As perfectly detailed in the previous review, they kick off with a bang—but just as fast, so does the rain. They stop, start again. The situation is unsustainable, and the rain reaches the stage. Towshend looks up several times, then at the crowd: This was supposed to be for you! ...he jokes... but maybe not entirely.
They go on and Daltrey’s voice cracks. At this point it looks like the concert’s over. Many people leave. We’re soaked, but decide to go back to the car, get our suitcases, change, and put on whatever we can to protect ourselves from the never-ending rain.

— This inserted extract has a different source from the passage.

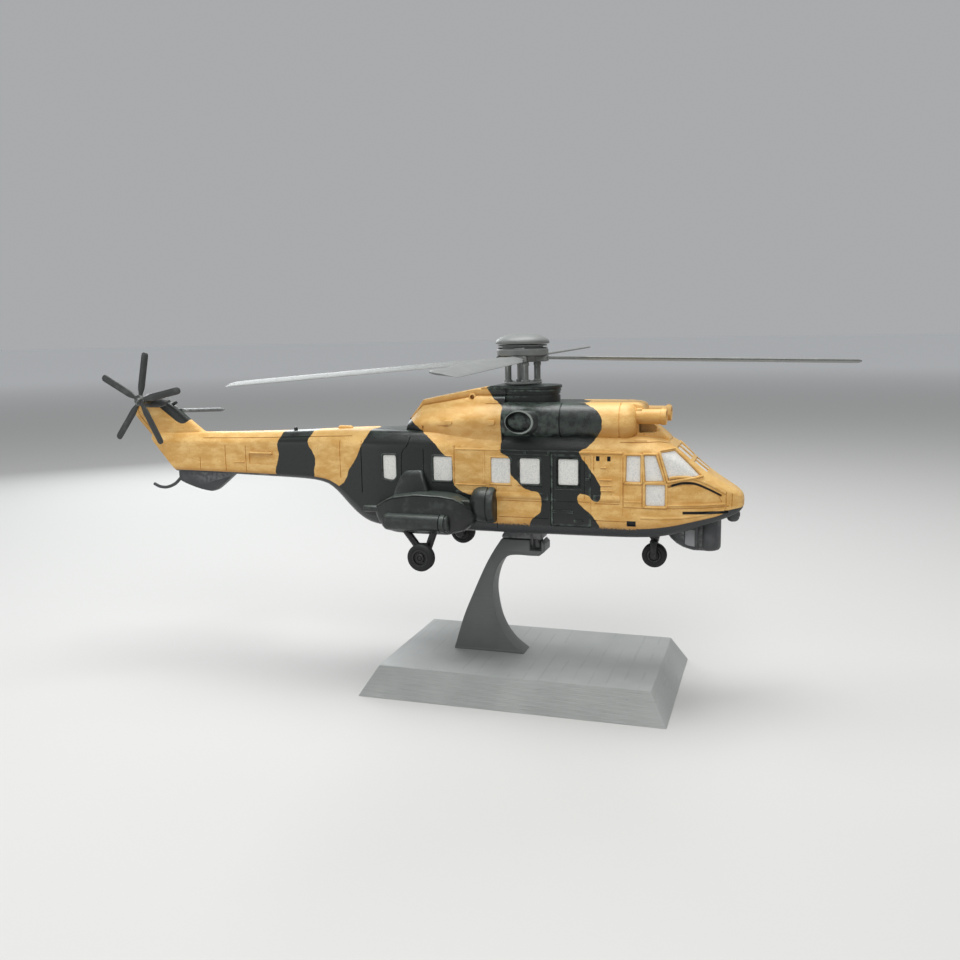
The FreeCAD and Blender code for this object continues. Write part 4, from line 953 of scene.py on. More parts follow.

We dress up in shopping bags and head back towards the arena. A guy sees us on the avenue, snaps our picture because we look like two refugees on the run.
We make it back in, pushing past those who say: they won’t restart anyway.
And yet, at over sixty years old, Towhshend reminds us why he’s up there on that stage, and why all those people have rushed from across Italy to see him. Verdone remembers it too in one of his stories—he was in the audience, right at the front.
For over an hour he shoulders the concert himself—playing, singing, giving it his all. At the end, with his last windmill move, even the shirt buttons fly off. A dinosaur who refuses to go extinct. Daltrey acts as his squire.
At the end of the show, we were exhausted, soaked, cold, but happy we’d been witnesses to this unlucky but incredible evening.
We headed back towards Parma. Zigzagging on the highways, at 2am, completely worn out, we pulled off near Brescia to sleep at a roadside rest stop. Got home around 4am. I slept at the office. Some older colleagues found out I’d been at the concert.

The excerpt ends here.